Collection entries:
──────────
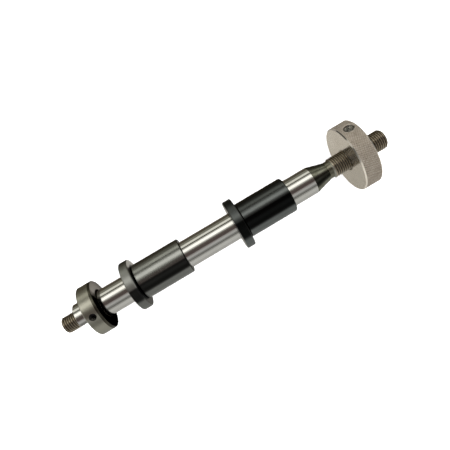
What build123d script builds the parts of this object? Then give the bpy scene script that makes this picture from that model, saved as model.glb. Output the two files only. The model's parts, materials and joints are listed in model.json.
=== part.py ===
from build123d import *
from math import cos, radians, sin
import os

# Two-spool spindle: a ground shaft along X with a stop collar, two flanged bushes and a knurled lock nut.
# The origin is on the shaft's axis, in the plane where the stop collar meets the bracket.
# +X runs out to the lock nut, +Z is up, and the journal's flat faces -Y.

# Shaft
shaft_radius = 8.0
journal_length = 6.9
journal_flat_height = 4.55
journal_flat_length = 7.9
journal_edge_break = 0.35
cone_start = 143.95
cone_end = 154.2
cone_shoulder_fillet = 6.0
neck_radius = 5.1
shaft_end = 191.2

# Threads, as plain cylinders over their crests
stub_crest_radius = 4.92
stub_length = 9.35
stub_tip_chamfer = 0.9
front_crest_radius = 5.88
front_thread_start = 157.1
front_lead_in = 0.7
front_tip_chamfer = 1.1

# Stop collar and its set screw, whose bearing turns from +Z towards +Y
collar_radius = 14.8
collar_width = 8.5
collar_edge_break = 0.35
collar_bevel_length = 1.3
collar_bevel_depth = 0.5
collar_bore_break = 0.3
collar_screw_bearing = -13.0
collar_screw_station = 4.0
collar_screw_radius = 1.95
collar_screw_length = 4.0
collar_screw_hex = 2.0

# Flanged bushes, from the face of each flange that looks towards the bracket
bush_stations = {"rear_flanged_bush": 26.65, "front_flanged_bush": 93.45}
flange_radius = 14.8
flange_width = 5.1
flange_edge_break = 0.45
sleeve_radius = 10.45
sleeve_length = 29.8
sleeve_end_break = 0.6
bush_bore_break = 0.35

# Lock nut, its set screw and the soft pad between the screw and the thread
nut_radius = 19.7
nut_width = 10.6
nut_station = 166.45
nut_edge_break = 0.6
nut_bore_break = 0.6
nut_screw_bearing = 46.0
nut_screw_station = 172.4
nut_screw_radius = 2.95
nut_screw_length = 8.0
nut_screw_hex = 3.0
nut_pad_radius = 2.8
nut_pad_thickness = 1.6

# Fits and small features
running_clearance = 0.04
screw_clearance = 0.05
seat_gap = 0.03
screw_edge_break = 0.3
hex_depth_share = 0.5
shoulder_search = 0.03

stub_tip = -journal_length - stub_length
collar_bore = shaft_radius + running_clearance
nut_bore = front_crest_radius + running_clearance
nut_pad_seat = nut_bore + seat_gap
nut_screw_seat = nut_pad_seat + nut_pad_thickness + seat_gap
collar_screw_seat = collar_bore + seat_gap


def radial_plane(station, bearing, height=0.0):
    """A plane across a radial hole, at this height from the shaft's axis."""
    outward = (0, sin(radians(bearing)), cos(radians(bearing)))
    return Plane(origin=(station, 0, 0), x_dir=(1, 0, 0), z_dir=outward).offset(height)


def ring_outline(start, width, bore, rim, bore_break, rim_break, bevel=None):
    """Half of a ring's section, in X and radius, with broken edges and an optional bevel at its +X rim."""
    end = start + width
    bevel_length, bevel_depth = bevel or (rim_break, rim_break)
    return [
        (start, bore + bore_break),
        (start, rim - rim_break),
        (start + rim_break, rim),
        (end - bevel_length, rim),
        (end, rim - bevel_depth),
        (end, bore + bore_break),
        (end - bore_break, bore),
        (start + bore_break, bore),
    ]


def bush_outline(start):
    """Half of a flanged bush's section, in X and radius."""
    flange_face = start + flange_width
    end = flange_face + sleeve_length
    bore = shaft_radius + running_clearance
    return [
        (start, bore + bush_bore_break),
        (start, flange_radius - flange_edge_break),
        (start + flange_edge_break, flange_radius),
        (flange_face - flange_edge_break, flange_radius),
        (flange_face, flange_radius - flange_edge_break),
        (flange_face, sleeve_radius),
        (end - sleeve_end_break, sleeve_radius),
        (end, sleeve_radius - sleeve_end_break),
        (end, bore + bush_bore_break),
        (end - bush_bore_break, bore),
        (start + bush_bore_break, bore),
    ]


def make_set_screw(station, bearing, seat, radius, length, hex_size):
    """A hexagon socket set screw that stands on its seat, pointing at the shaft."""
    with BuildPart() as screw:
        with BuildSketch(radial_plane(station, bearing, seat)):
            Circle(radius)
        extrude(amount=length)
        chamfer(screw.edges().filter_by(GeomType.CIRCLE), length=screw_edge_break)
        with BuildSketch(radial_plane(station, bearing, seat + length)):
            RegularPolygon(radius=hex_size / 2, side_count=6, major_radius=False)
        extrude(amount=-length * hex_depth_share, mode=Mode.SUBTRACT)
    return screw.part


def save(part, node):
    """Label a finished piece and write it under its node's name."""
    part.label = node
    export_step(part, f"parts/{node}.step")


os.makedirs("parts", exist_ok=True)

# Spindle shaft: threaded stub, flatted journal, ground length, cone, neck and front thread, in one piece
with BuildPart() as spindle_shaft:
    with BuildSketch():
        with BuildLine():
            Polyline(
                (stub_tip, 0),
                (stub_tip, stub_crest_radius - stub_tip_chamfer),
                (stub_tip + stub_tip_chamfer, stub_crest_radius),
                (-journal_length, stub_crest_radius),
                (-journal_length, shaft_radius - journal_edge_break),
                (-journal_length + journal_edge_break, shaft_radius),
                (cone_start, shaft_radius),
                (cone_end, neck_radius),
                (front_thread_start - front_lead_in, neck_radius),
                (front_thread_start, front_crest_radius),
                (shaft_end - front_tip_chamfer, front_crest_radius),
                (shaft_end, front_crest_radius - front_tip_chamfer),
                (shaft_end, 0),
                close=True,
            )
        make_face()
    revolve(axis=Axis.X)
    cone_shoulder = spindle_shaft.edges().filter_by(GeomType.CIRCLE).filter_by_position(
        Axis.X, cone_start - shoulder_search, cone_start + shoulder_search
    )
    fillet(cone_shoulder, radius=cone_shoulder_fillet)
    with BuildSketch(Plane.XZ.offset(journal_flat_height)):
        with Locations((journal_flat_length / 2 - journal_length, 0)):
            Rectangle(journal_flat_length, 2 * shaft_radius)
    extrude(amount=shaft_radius, mode=Mode.SUBTRACT)
save(spindle_shaft.part, "spindle_shaft")

# Stop collar: a plain ring with one tapped hole through its rim
with BuildPart() as stop_collar:
    with BuildSketch():
        with BuildLine():
            Polyline(
                *ring_outline(
                    0,
                    collar_width,
                    collar_bore,
                    collar_radius,
                    collar_bore_break,
                    collar_edge_break,
                    (collar_bevel_length, collar_bevel_depth),
                ),
                close=True,
            )
        make_face()
    revolve(axis=Axis.X)
    with BuildSketch(radial_plane(collar_screw_station, collar_screw_bearing)):
        Circle(collar_screw_radius + screw_clearance)
    extrude(amount=collar_radius, mode=Mode.SUBTRACT)
save(stop_collar.part, "stop_collar")

collar_set_screw = make_set_screw(
    collar_screw_station,
    collar_screw_bearing,
    collar_screw_seat,
    collar_screw_radius,
    collar_screw_length,
    collar_screw_hex,
)
save(collar_set_screw, "collar_set_screw")

# Flanged bushes: two alike, each turned with its flange towards the bracket
for node, station in bush_stations.items():
    with BuildPart() as flanged_bush:
        with BuildSketch():
            with BuildLine():
                Polyline(*bush_outline(station), close=True)
            make_face()
        revolve(axis=Axis.X)
    save(flanged_bush.part, node)

# Knurled lock nut: a ring that runs along the front thread, with one tapped hole through its rim
with BuildPart() as knurled_lock_nut:
    with BuildSketch():
        with BuildLine():
            Polyline(
                *ring_outline(nut_station, nut_width, nut_bore, nut_radius, nut_bore_break, nut_edge_break),
                close=True,
            )
        make_face()
    revolve(axis=Axis.X)
    with BuildSketch(radial_plane(nut_screw_station, nut_screw_bearing)):
        Circle(nut_screw_radius + screw_clearance)
    extrude(amount=nut_radius, mode=Mode.SUBTRACT)
save(knurled_lock_nut.part, "knurled_lock_nut")

nut_set_screw = make_set_screw(
    nut_screw_station,
    nut_screw_bearing,
    nut_screw_seat,
    nut_screw_radius,
    nut_screw_length,
    nut_screw_hex,
)
save(nut_set_screw, "nut_set_screw")

# Thread pad: a soft disc that the nut's set screw presses on the thread
with BuildPart() as nut_thread_pad:
    with BuildSketch(radial_plane(nut_screw_station, nut_screw_bearing, nut_pad_seat)):
        Circle(nut_pad_radius)
    extrude(amount=nut_pad_thickness)
save(nut_thread_pad.part, "nut_thread_pad")
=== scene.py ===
import json
import math

import bmesh
import bpy
import numpy as np
from mathutils import Matrix, Vector


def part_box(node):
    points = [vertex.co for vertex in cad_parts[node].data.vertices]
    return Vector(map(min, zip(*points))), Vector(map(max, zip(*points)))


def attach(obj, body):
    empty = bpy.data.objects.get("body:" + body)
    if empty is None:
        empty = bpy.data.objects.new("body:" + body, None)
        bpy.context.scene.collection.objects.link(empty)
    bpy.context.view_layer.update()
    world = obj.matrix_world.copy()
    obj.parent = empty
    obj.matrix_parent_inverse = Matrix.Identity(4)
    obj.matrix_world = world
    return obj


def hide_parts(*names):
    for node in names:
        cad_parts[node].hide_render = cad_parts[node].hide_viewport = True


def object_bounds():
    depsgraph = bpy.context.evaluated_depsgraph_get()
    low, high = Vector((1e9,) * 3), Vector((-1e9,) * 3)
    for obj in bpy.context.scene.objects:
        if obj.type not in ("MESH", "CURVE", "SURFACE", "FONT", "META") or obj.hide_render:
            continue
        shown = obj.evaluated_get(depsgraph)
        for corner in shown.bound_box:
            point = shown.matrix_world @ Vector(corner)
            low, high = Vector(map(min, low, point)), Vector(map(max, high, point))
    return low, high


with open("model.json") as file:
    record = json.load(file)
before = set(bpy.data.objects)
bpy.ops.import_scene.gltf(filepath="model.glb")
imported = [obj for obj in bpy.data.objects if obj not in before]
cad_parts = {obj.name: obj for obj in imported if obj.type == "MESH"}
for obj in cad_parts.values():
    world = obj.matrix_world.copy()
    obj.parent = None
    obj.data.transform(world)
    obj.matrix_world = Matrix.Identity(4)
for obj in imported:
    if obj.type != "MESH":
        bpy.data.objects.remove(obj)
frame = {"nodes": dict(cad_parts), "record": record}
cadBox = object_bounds()
mounts = {mount["name"]: mount for mount in frame["record"]["mounts"]}
mm = 0.001
fullTurn = 2 * math.pi
tiny = 1e-6
print("frame loaded:", len(frame["nodes"]), "nodes")


# Camera and studio

cameraView = {
    "alongShaft": 83.5,       # mm from the bracket plane to the foot of the view
    "distance": 246.5,        # mm from the shaft's axis
    "lens": 35.02,
    "sensor": 36.0,
    "yaw": 1.27,              # degrees
    "pitch": 0.74,
    "roll": -30.71,
}


def makeCamera(view):
    yaw, pitch, roll = (math.radians(view[key]) for key in ("yaw", "pitch", "roll"))
    ahead = Vector((math.sin(yaw) * math.cos(pitch), math.sin(pitch), -math.cos(yaw) * math.cos(pitch)))
    levelRight = Vector((math.cos(yaw), 0, math.sin(yaw)))
    levelUp = levelRight.cross(ahead)
    right = math.cos(roll) * levelRight + math.sin(roll) * levelUp
    up = -math.sin(roll) * levelRight + math.cos(roll) * levelUp
    data = bpy.data.cameras.new("benchCamera")
    data.lens = view["lens"]
    data.sensor_width = view["sensor"]
    data.clip_start = 0.01
    camera = bpy.data.objects.new("benchCamera", data)
    bpy.context.scene.collection.objects.link(camera)
    turn = Matrix((right, up, -ahead)).transposed().to_4x4()
    camera.matrix_world = Matrix.Translation((view["alongShaft"] * mm, 0, view["distance"] * mm)) @ turn
    bpy.context.scene.camera = camera
    return camera


studio = {
    "floorTone": (0.92, 0.92, 0.92),
    "floorSize": 6.0,
    "worldLight": 2.6,
    "worldInGloss": 0.55,
    "tunnelRadius": 0.5,
    "tunnelLength": 4.0,
}

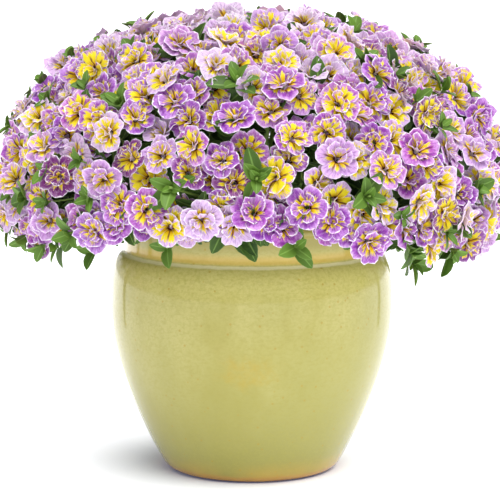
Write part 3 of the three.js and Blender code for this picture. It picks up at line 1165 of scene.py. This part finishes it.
# %% The stems: radius, sides and tone
MAIN_STEM = (1.8, 6, (0.4, 0.8, 0))
TRAILING_STEM = (1.5, 6, (0.5, 0.8, 0))
SHOOT_STEM = (1.1, 5, (0.6, 0.7, 0))
SPRIG_STEM = (0.8, 4, (0.6, 0.7, 0))

# %% A finished piece
plant = bpy.data.collections.new("plant")
potting = bpy.data.collections.new("potting")
for group in (plant, potting):
    bpy.context.scene.collection.children.link(group)


def as_piece(shape, name, finish, nodes, group=plant):
    bmesh.ops.remove_doubles(shape, verts=shape.verts[:], dist=1e-6)
    mesh = kept_as(shape, name)
    mesh.materials.append(finish)
    piece = bpy.data.objects.new(name, mesh)
    group.objects.link(piece)
    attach(piece, "root")
    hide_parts(*nodes)
    return piece


# %% [markdown]
# ## The sprays
#
# Each spray becomes two pieces, its flowers and its greenery, because they take different
# finishes. Both stand for the same solid. Two flowers in five are paler than plain lilac,
# one in five is deeper, and some are pinker. Those at the top are painted paler still, for
# the brighter light up there. How much of a flower is yellow differs too.


# %% The tone of one flower: how pink, how pale and how golden
PAINTED_LIGHT_FROM, PAINTED_LIGHT_OVER, PAINTED_LIGHT_AT_TOP = 305, 50, 0.4
ALL_YELLOW, ALL_YELLOW_SHARE = 1.3, 0.05


def flower_tone(height, roll):
    pink = roll() ** 2
    pale = roll()
    pale = 2.5 * pale - 1.5 if pale > 0.6 else min(0, 5 * pale - 1)
    # Painted light: flowers near the top are painted paler, for the brighter light up there.
    pale += PAINTED_LIGHT_AT_TOP * min(1, max(0, (height - PAINTED_LIGHT_FROM) / PAINTED_LIGHT_OVER))
    golden = roll() if roll() > ALL_YELLOW_SHARE else ALL_YELLOW
    return pink, pale, golden


# %% One flower with its calyx, its stalk and the leaves on that
NECK_DEPTH, CONTROL_DEPTH = 12, 24


def add_flower(bloom, green, spray, flower, roll):
    axis, face = flower["axis"], flower["face"]
    x, y = across_axis(axis, flower["turn"])
    where = frame_at(face, x, y, axis, flower["size"])
    kinds = opening_flowers if flower["opening"] else open_flowers
    tone = flower_tone(face[2], roll)
    grow(bloom, kinds[int(len(kinds) * roll())], where, tone)
    grow(green, calyx_mesh, where, (0.55 + 0.3 * roll(), 0.3, 0))
    neck, control = plus(face, axis, -NECK_DEPTH), plus(face, axis, -CONTROL_DEPTH)
    spots = [0.35 + 0.2 * roll()]
    if not flower["in_gap"]:
        spots += [0.6 + 0.15 * roll(), 0.8 + 0.15 * roll()]
    leafy_stalk(green, root_in(spray, face), control, neck, spots, roll, 0.15)


# %% The leaves of a spray's head: one ring that stands out, and a darker one behind it
LOWEST_LEAF = 190
OUTER_LEAVES, INNER_LEAVES = 30, 12


def head_leaf(green, base, way, ray, length, light_up_to, least_light, roll):
    if plus(base, unit(way), length)[2] > LOWEST_LEAF:
        leaf_at(green, base, way, ray, length, roll, least_light + light_up_to * roll())


def add_head(green, head, ray, roll):
    for i in range(OUTER_LEAVES):
        away = across_axis(ray, 2 * TAU * (i + roll()) / OUTER_LEAVES)[0]
        base = plus(plus(head, away, 4 + 18 * roll()), ray, 14 * roll() - 8)
        way = plus([a * (0.8 + 0.5 * roll()) for a in away], ray, 0.2 + 0.7 * roll())
        head_leaf(green, base, way, ray, 22 + 6 * roll(), 0.25, 0.05, roll)
    for i in range(INNER_LEAVES):
        away = across_axis(ray, TAU * (i + roll()) / INNER_LEAVES)[0]
        base = plus(plus(head, away, 2 + 16 * roll()), ray, -8 - 16 * roll())
        way = plus(away, ray, 0.1 + 0.5 * roll())
        head_leaf(green, base, way, ray, 24 + 6 * roll(), 0.12, 0, roll)


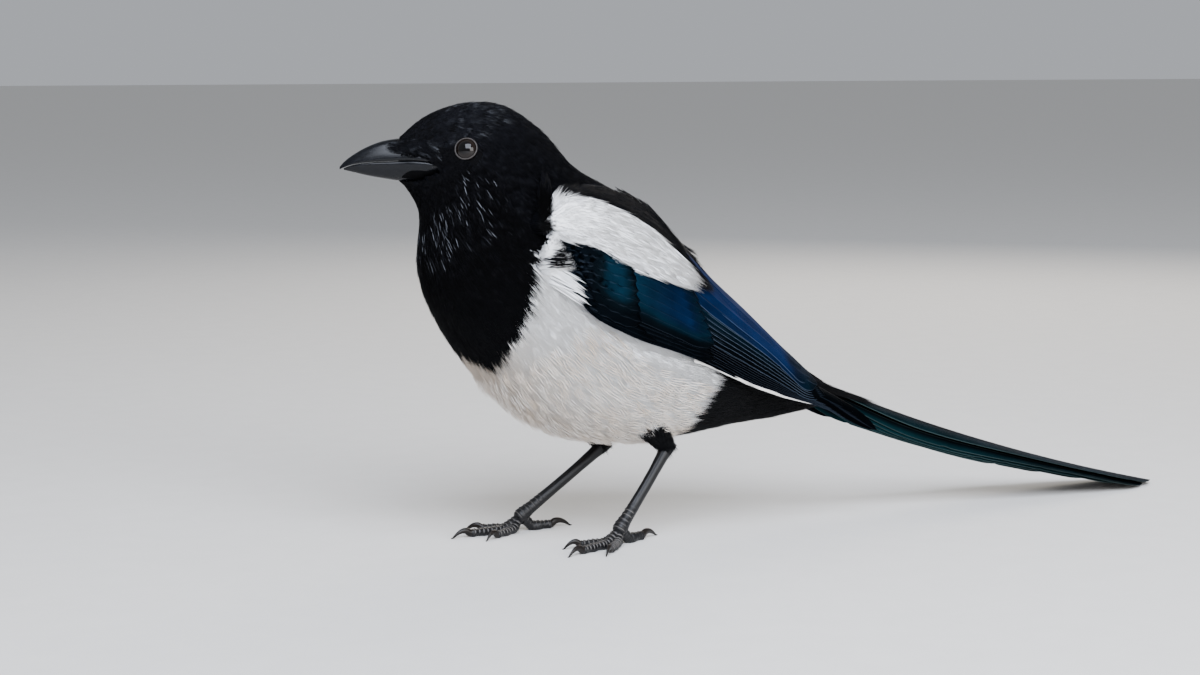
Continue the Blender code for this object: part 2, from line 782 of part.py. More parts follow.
──────────
**WHAT THIS TASK INVOLVES**
Using the entries above, give again exactly the lines from the line holding "Write part 3" through the line holding "return piece". Include both end lines and nothing else.

**EXERCISE SOLUTION**
Write part 3 of the three.js and Blender code for this picture. It picks up at line 1165 of scene.py. This part finishes it.
# %% The stems: radius, sides and tone
MAIN_STEM = (1.8, 6, (0.4, 0.8, 0))
TRAILING_STEM = (1.5, 6, (0.5, 0.8, 0))
SHOOT_STEM = (1.1, 5, (0.6, 0.7, 0))
SPRIG_STEM = (0.8, 4, (0.6, 0.7, 0))

# %% A finished piece
plant = bpy.data.collections.new("plant")
potting = bpy.data.collections.new("potting")
for group in (plant, potting):
    bpy.context.scene.collection.children.link(group)


def as_piece(shape, name, finish, nodes, group=plant):
    bmesh.ops.remove_doubles(shape, verts=shape.verts[:], dist=1e-6)
    mesh = kept_as(shape, name)
    mesh.materials.append(finish)
    piece = bpy.data.objects.new(name, mesh)
    group.objects.link(piece)
    attach(piece, "root")
    hide_parts(*nodes)
    return piece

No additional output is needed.